As Republicans who ran under the Maine Clean Election Act, we’ve experienced firsthand how our law ensures the voices of everyday people are heard and heeded in our elections and government.
We were able to run for office by talking with constituents and asking them for $5 qualifying contributions, not by calling out-of-district donors seeking a return on investment. We knew we wouldn’t have any favors to repay or special interests breathing down our necks for auspicious legislation. We wanted to represent the interests of the folks in our districts and work to improve the lives of everyday people — the way democracy should be.
Clean Election is our best hope for protecting government of, by and for the people from the influence of big campaign contributors.
Unfortunately, Gov. Paul LePage vetoed a bill this week that would ensure adequate Clean Election funding in the 2016 cycle.
Maine’s Ethics Commission introduced LD 1579 because past raids on the Clean Election Fund have jeopardized funding in this year’s elections. If the Clean Election runs out of money, candidates won’t be able to rely on their only option for running for office without the influence of big donors.
LD 1579 is a bipartisan fix that requires no new funding and simply advances the date when money is transferred from the general fund to the Clean Election Fund. Advancing the funds allows candidates in this election cycle to depend on the funding they have earned through a strict qualifying process. This bill is a no-brainer.
Maine voters passed Clean Election in 1996 to ensure wealthy donors and special interests would not own our elections. The law has been popular with candidates from both parties and the public for many years.

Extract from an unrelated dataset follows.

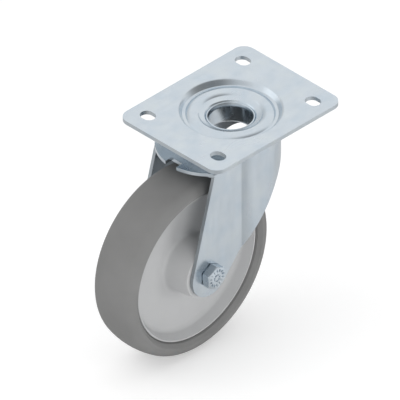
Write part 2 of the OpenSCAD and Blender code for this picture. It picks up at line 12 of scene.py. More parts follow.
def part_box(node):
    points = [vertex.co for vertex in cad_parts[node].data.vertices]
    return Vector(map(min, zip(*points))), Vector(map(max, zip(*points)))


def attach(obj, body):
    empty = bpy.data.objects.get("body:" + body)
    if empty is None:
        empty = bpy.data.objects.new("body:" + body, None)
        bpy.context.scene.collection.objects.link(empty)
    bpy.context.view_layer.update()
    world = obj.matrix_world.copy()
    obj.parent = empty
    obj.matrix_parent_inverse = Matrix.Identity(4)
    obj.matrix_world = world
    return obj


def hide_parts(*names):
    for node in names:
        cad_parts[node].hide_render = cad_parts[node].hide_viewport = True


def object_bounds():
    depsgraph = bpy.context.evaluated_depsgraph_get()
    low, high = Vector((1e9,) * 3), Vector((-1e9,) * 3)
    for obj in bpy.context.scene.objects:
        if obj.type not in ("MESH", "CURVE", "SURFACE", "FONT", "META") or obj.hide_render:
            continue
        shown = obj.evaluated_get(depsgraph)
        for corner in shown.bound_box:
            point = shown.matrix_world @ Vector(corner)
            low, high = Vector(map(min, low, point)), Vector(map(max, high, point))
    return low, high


bl_info = {
    "name": "Swivel castor dressing",
    "version": (1, 0, 0),
    "blender": (4, 5, 0),
    "location": "View3D > Sidebar > Castor",
    "description": "Gives the castor its finishes, its fine pieces and a plain studio",
    "category": "Object",
}

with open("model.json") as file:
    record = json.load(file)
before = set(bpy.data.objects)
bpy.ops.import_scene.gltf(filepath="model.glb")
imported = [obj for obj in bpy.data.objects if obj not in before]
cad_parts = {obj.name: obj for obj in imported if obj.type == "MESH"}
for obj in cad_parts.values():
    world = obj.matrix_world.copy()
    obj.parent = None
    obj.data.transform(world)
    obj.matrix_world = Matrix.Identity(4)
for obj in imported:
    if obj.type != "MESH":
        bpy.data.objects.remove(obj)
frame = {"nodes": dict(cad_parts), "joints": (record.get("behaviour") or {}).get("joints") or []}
NODES = frame["nodes"]
CAD_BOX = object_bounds()
AXLE = Vector(next(j["pos_m"] for j in frame["joints"] if j["name"] == "wheel_spin"))
TYRE_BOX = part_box("tyre")
CENTRE_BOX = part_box("wheel_centre")
BOLT_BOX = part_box("axle_bolt")
SEAL_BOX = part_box("hub_seal_near")

# Lamps: name, place from the castor's middle, and side of the square
LAMPS = (("key_lamp", (-0.6, -0.8, 1.15), 0.7), ("fill_lamp", (0.85, -0.5, 0.04), 0.5),
         ("side_lamp", (0.95, 0.3, 0.3), 0.5))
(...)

But Supreme Court rulings weakened the law, and the Legislature repeatedly underfunded the program, including shortchanging it $1.7 million in 2015. In response, the people once again took matters into their own hands, voting by a wide margin last year to strengthen the law, increase transparency and make other improvements in our elections.
We supported returning the $1.7 million this year to keep faith with the voters, but the Legislature did not reach agreement on restoring the pilfered funding. Instead, LD 1579 was enacted to allow an advance on future funding. This is only a temporary solution. To break the cycle of repeated borrowing, the next legislature must return the $1.7 million.
While the funding in LD 1579 is not directly related to the citizen initiative, the veto thwarts the clear will of the people. Failure to properly fund the system contributes to growing cynicism that our government does not work for us and that our voices don’t matter.
Even during tough budget times, funding for Clean Election is crucial. We don’t have enough money for every worthwhile program. But without Clean Election, special interests get more of a say in what priorities are funded. This is not about a line in the budget; it’s about ensuring our democracy stays strong.
A weakened or underfunded Clean Election law means wealthy campaign contributors and special interests get more of a say in Augusta and we, the people, get less.
We implore the more than 140 sitting legislators who are using Clean Election or have used it in the past to vote to ensure funding for the law they have chosen to use. It’s the right thing to do.
The people have spoken loud and clear in support of Clean Election. There is no doubt: Maine voters want to allow unbought citizens to seek office and fight for the issues that affect us all. We want a voice in our government. We want Maine to lead the nation in the fight to clean up our politics.
Maine can continue to be that leader, but each of us must do our part. We encourage all Mainers to call their elected representatives in Augusta now and urge them to stand with the people of our state. They should tell their senators and representative to ensure that Clean Election is strong and gets the funding it needs for 2016. They should vote to override the veto of LD 1579.
Jolene Lovejoy lives in Rumford, and Ed Youngblood lives in Brewer. Both serve on the Maine Citizens for Clean Elections board of directors.